I’ve made some direct investments in shares in the past with an acceptable result. Thus far I have not invested in real estate. I am afraid I missed out in the property boom. This is the first time I engaged a financial planner and constructed a portfolio.
How would you rate yourself in terms of knowledge of investments?
Good knowledge of the available options, and there are plenty to chose from. I have a fair knowledge of managed funds. I typically look at a combination of economic drivers of the market and individual fund performance and parameters to make investment decision.
What financial press do you read/watch?
AFR, Economist, Internet sites such as BBC Finance, Macquarie Bank, and some European financial/investment sites
Worst Investment decision you ever made?
Not to get involved in property a few years ago, which most of my friends did!!
Best investment decision you ever made?
To allocate some “play money” to invest in individual shares. Good fun and so far a good return; pursuing a model of responding to emotional reactions in share market that create big up and down swings.

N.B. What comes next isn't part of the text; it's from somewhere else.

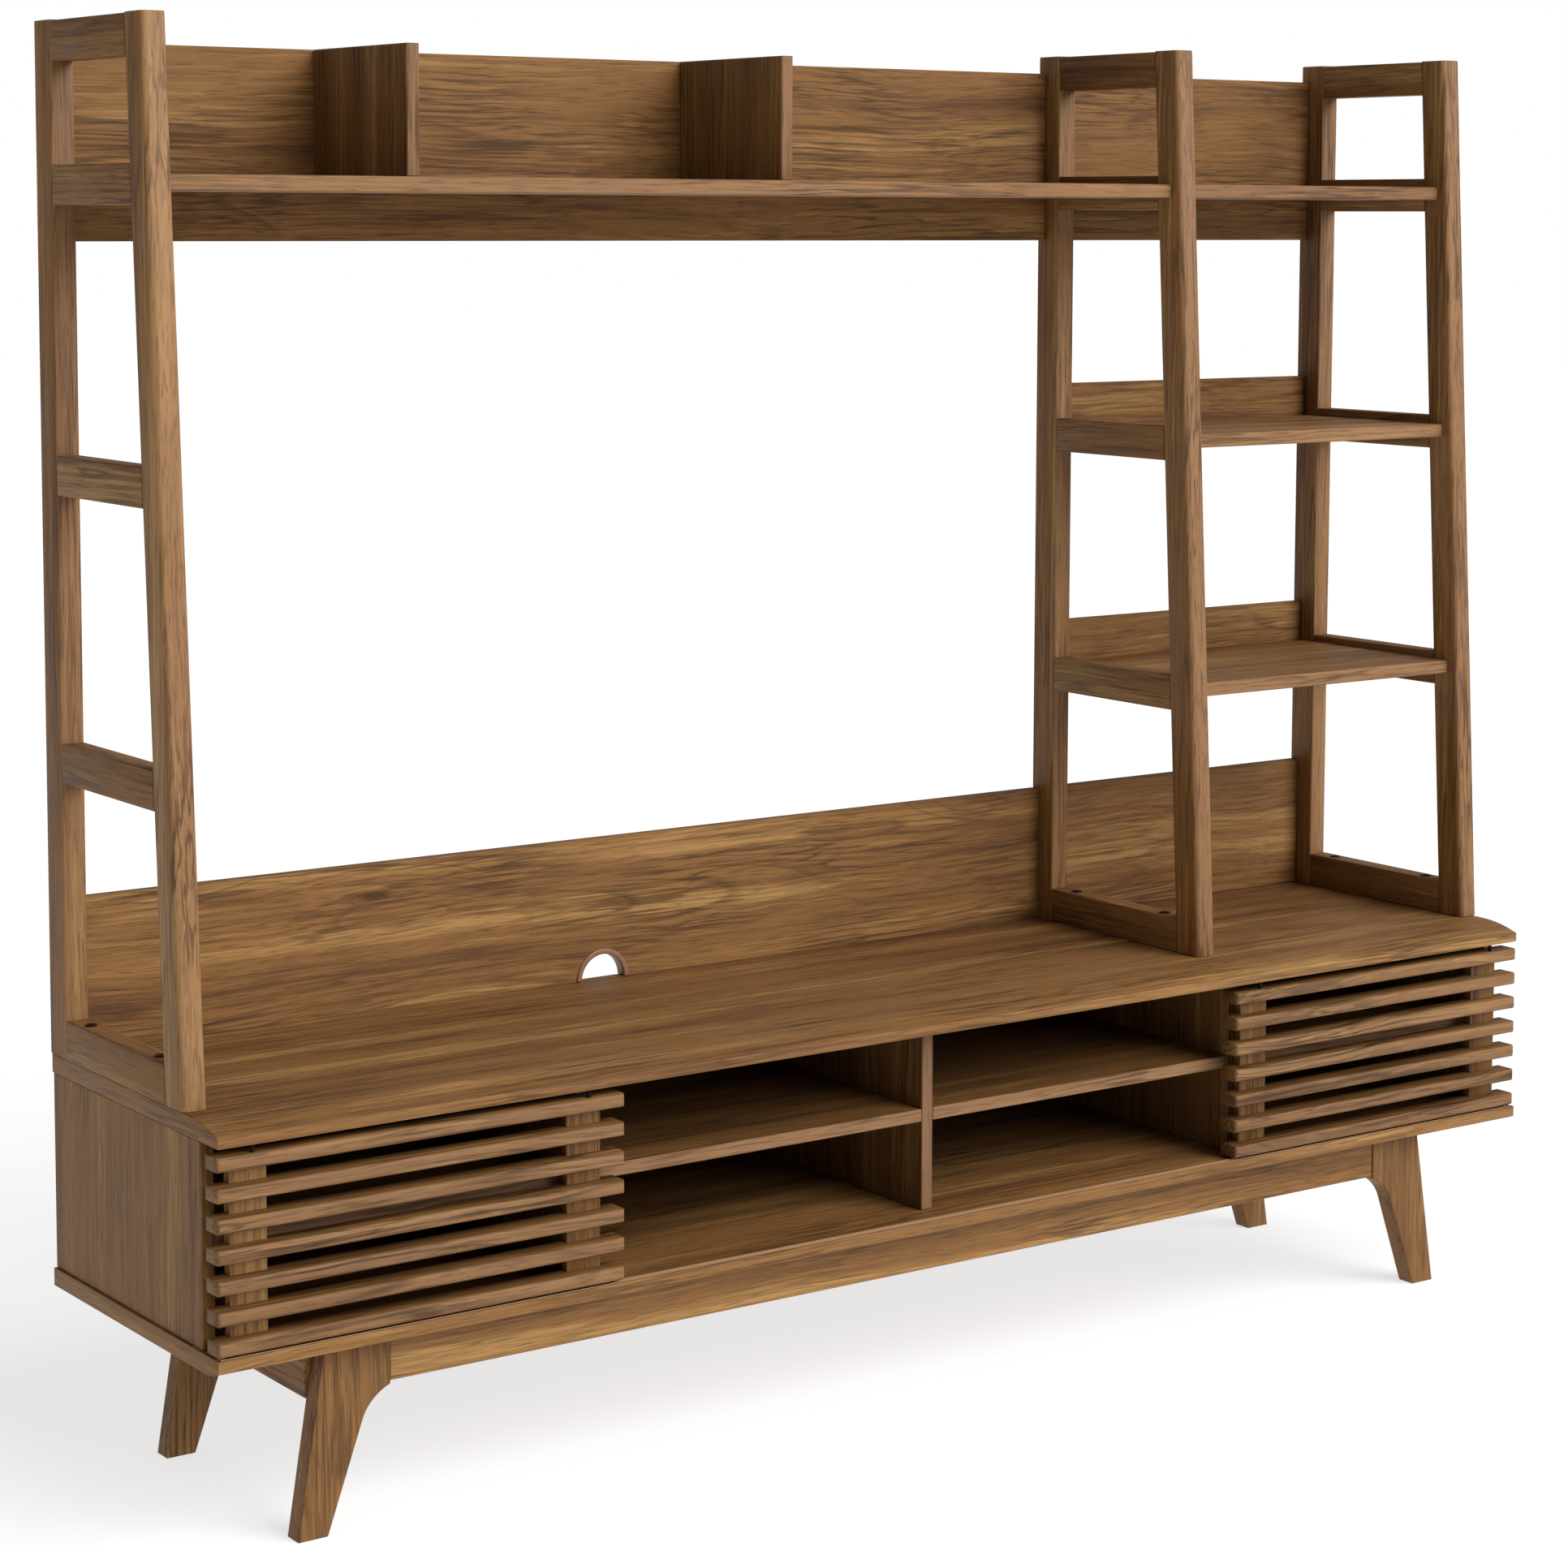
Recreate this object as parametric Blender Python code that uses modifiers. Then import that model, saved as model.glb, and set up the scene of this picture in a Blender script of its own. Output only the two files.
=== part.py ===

Why did you seek a financial planner?
To get expert advice on investments and tax, and for access to funds and a good platform, in this case Macquarie Wrap.
How did the financial planning process make a difference to you?
I found that it was a very rigorous process with a balanced approach to taking risk. It also ensured that income was generated in a tax effective way.
What have you learnt?
To take risk but in a controlled and balanced manner. I’ve also learnt the process in structuring a good personal investment model for investments that suit my requirements.
What advice do you have for people who are making their new financial year resolutions?
1. Make informed decisions around investments
2. Dare to take some risk, but do it in a controlled manner
3. Seek advice from an expert, especially if they also have skin in the game, they are worth it!